O tym, że praca zdalna to zupełnie inna bajka niż praca stacjonarna i o wielu zagrożeniach i pułapkach jakie na nas czekają, a także o tym, jak sobie z nimi radzić, pisał Bartek Paszcza w swoim tekście dla Klubu Jagiellońskiego. Ja chciałabym Wam przestawić moją receptę na to, jak ułatwić sobie pracę zdalną przez rozwiązania wnętrzarskie. Projektowanie wnętrz to nie tylko dobieranie kolorów ścian i wzorów na poduszkach. To przede wszystkim przemyślana i funkcjonalna aranżacja przestrzeni wokół nas w sprzyjający danemu celowi sposób. Gdy mówimy np. O kuchni, taką funkcjonalną podstawą jest trójkąt roboczy (pisałam o tym w tekście 5 przykazań kuchennych). A co jest ważne przy aranżacji miejsca pracy?
znajdź miejsce, w którym łatwo Ci będzie unikać rozproszeń
Zdaję sobie sprawę z tego, że większość z nas mieszka w przestrzeniach niedostosowanych do pracy. Mamy salon połączony z aneksem kuchennym i sypialnie, ale mało kto ma w mieszkaniu/domu gabinet. Co zrobić w takiej sytuacji?
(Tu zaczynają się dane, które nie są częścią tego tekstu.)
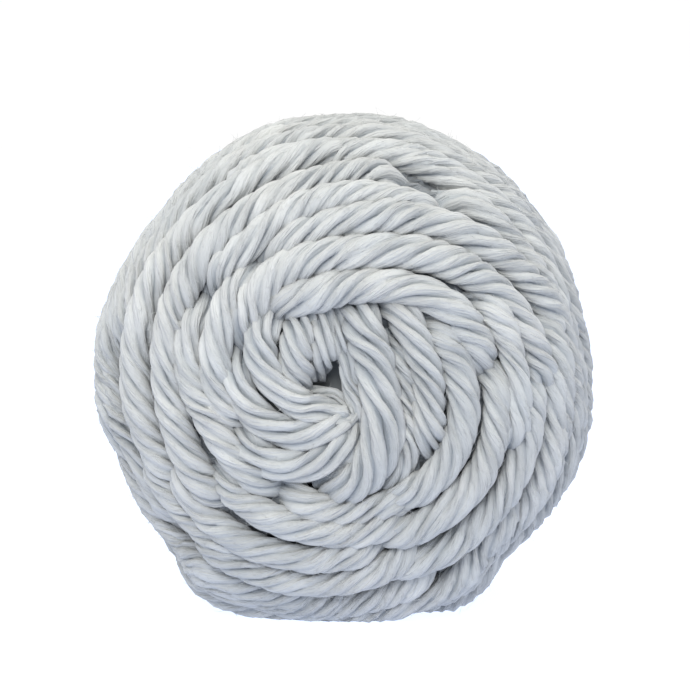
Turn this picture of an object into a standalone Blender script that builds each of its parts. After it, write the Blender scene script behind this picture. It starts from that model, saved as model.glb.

Zastanów się, w którym miejscu w ciągu dnia przewija się najmniej domowników. Jeśli masz dzieci – prawdopodobnie kuchnia (a więc i salon z aneksem) nie będzie najlepszym miejscem do pracy. Dlatego warto zastanowić się nad stworzeniem takiego kącika w sypialni. Jeśli mieszkasz sam/sama lub tylko z dorosłymi osobami – wtedy możesz znaleźć nieco miejsca w salonie. Ile? Powinno wystarczyć pole ok. 1,2-1,5 m x 1 m.